The thermal and solvent methods of enhanced oil recovery from oil sands, all suffer from a lack of surface area access to the in place bitumen. Thus the reasons for raising steam pressures above the fracturing pressure in CSS and during steam chamber development in SAGD, are to increase surface area of the steam with the in place bitumen. Similarly the VAPEX process is limited by the available surface area to the in place bitumen, because the diffusion process at this contact controls the rate of softening of the bitumen. Likewise during steam chamber growth in the SAGD process the contact surface area with the in place bitumen is virtually a constant, thus limiting the rate of heating of the bitumen. Therefore both methods (heat and solvent) or a combination thereof would greatly benefit from a substantial increase in contact surface area with the in place bitumen. Hydraulic fracturing of low permeable reservoirs has been used to increase the efficiency of such processes and CSS methods involving fracturing are described in U.S. Pat. No. 3,739,852 to Woods et al, U.S. Pat. No. 5,297,626 to Vinegar et al, and U.S. Pat. No. 5,392,854 to Vinegar et al. Also during initiation of the SAGD process over pressurized conditions are usually imposed to accelerated the steam chamber development, followed by a prolonged period of under pressurized condition to reduce the steam to oil ratio. Maintaining reservoir pressure during heating of the oil sands has the significant benefit of minimizing water inflow to the heated zone and to the well bore.
Hydraulic fracturing of petroleum recovery wells enhances the extraction of fluids from low permeable formations due to the high permeability of the induced fracture and the size and extent of the fracture. A single hydraulic fracture from a well bore results in increased yield of extracted fluids from the formation. Hydraulic fracturing of highly permeable unconsolidated formations has enabled higher yield of extracted fluids from the formation and also reduced the inflow of formation sediments into the well bore. Typically the well casing is cemented into the borehole, and the casing perforated with shots of generally 0.5 inches in diameter over the depth interval to be fractured. The formation is hydraulically fractured by injecting fracture fluid into the casing, through the perforations and into the formation. The hydraulic connectivity of the hydraulic fracture or fractures formed in the formation may be poorly connected to the well bore due to restrictions and damage due to the perforations. Creating a hydraulic fracture in the formation that is well connected hydraulically to the well bore will increase the yield from the well, result in less inflow of formation sediments into the well bore and result in greater recovery of the petroleum reserves from the formation.
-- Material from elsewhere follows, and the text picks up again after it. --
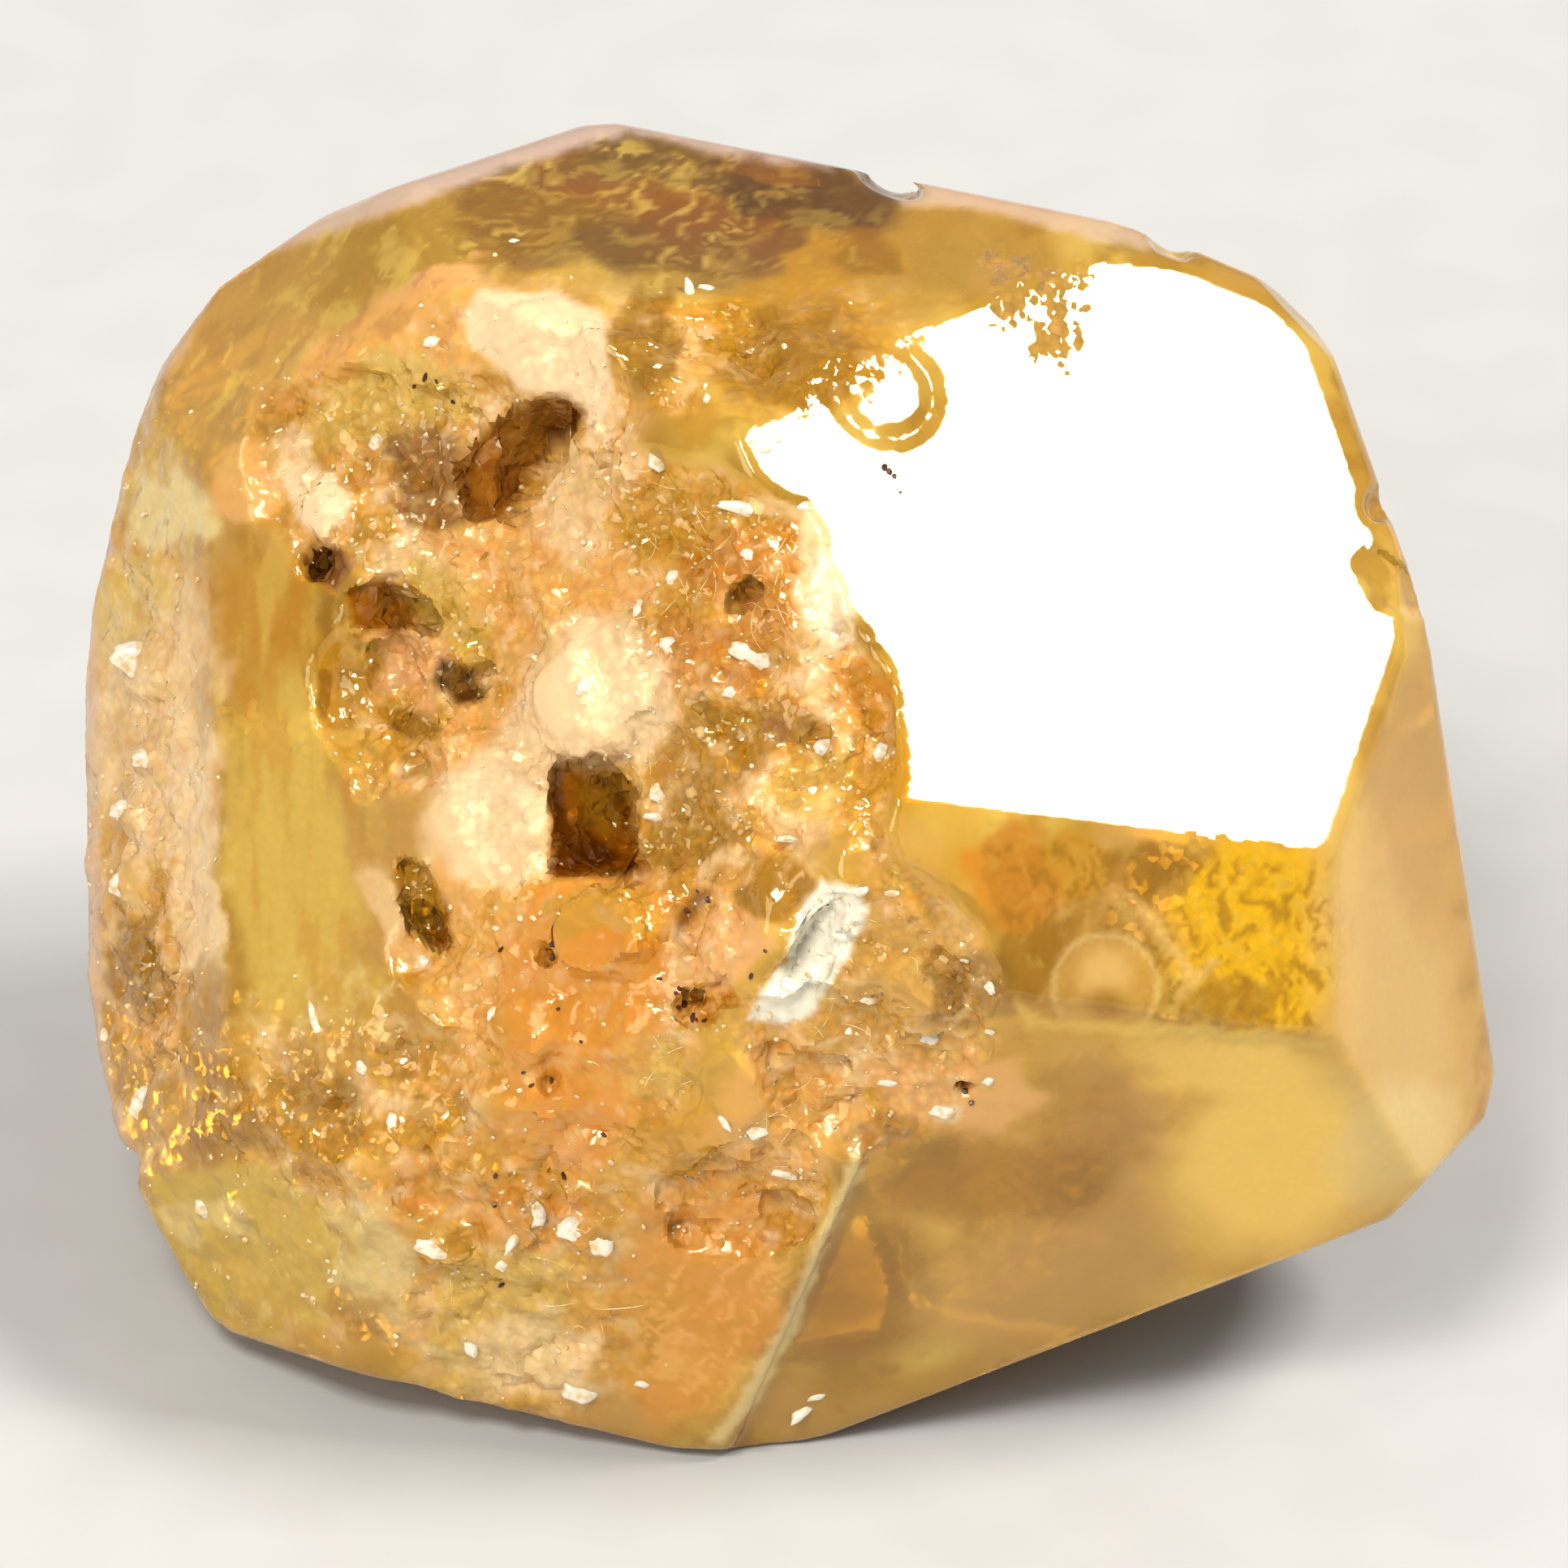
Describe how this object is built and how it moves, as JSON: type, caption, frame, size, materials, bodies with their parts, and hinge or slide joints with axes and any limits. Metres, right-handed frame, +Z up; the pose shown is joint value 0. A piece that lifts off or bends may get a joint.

Turning now to the prior art, hydraulic fracturing of subsurface earth formations to stimulate production of hydrocarbon fluids from subterranean formations has been carried out in many parts of the world for over fifty years. The earth is hydraulically fractured either through perforations in a cased well bore or in an isolated section of an open bore hole. The horizontal and vertical orientation of the hydraulic fracture is controlled by the compressive stress regime in the earth and the fabric of the formation. It is well known in the art of rock mechanics that a fracture will occur in a plane perpendicular to the direction of the minimum stress, see U.S. Pat. No. 4,271,696 to Wood. At significant depth, one of the horizontal stresses is generally at a minimum, resulting in a vertical fracture formed by the hydraulic fracturing process. It is also well known in the art that the azimuth of the vertical fracture is controlled by the orientation of the minimum horizontal stress in consolidated sediments and brittle rocks.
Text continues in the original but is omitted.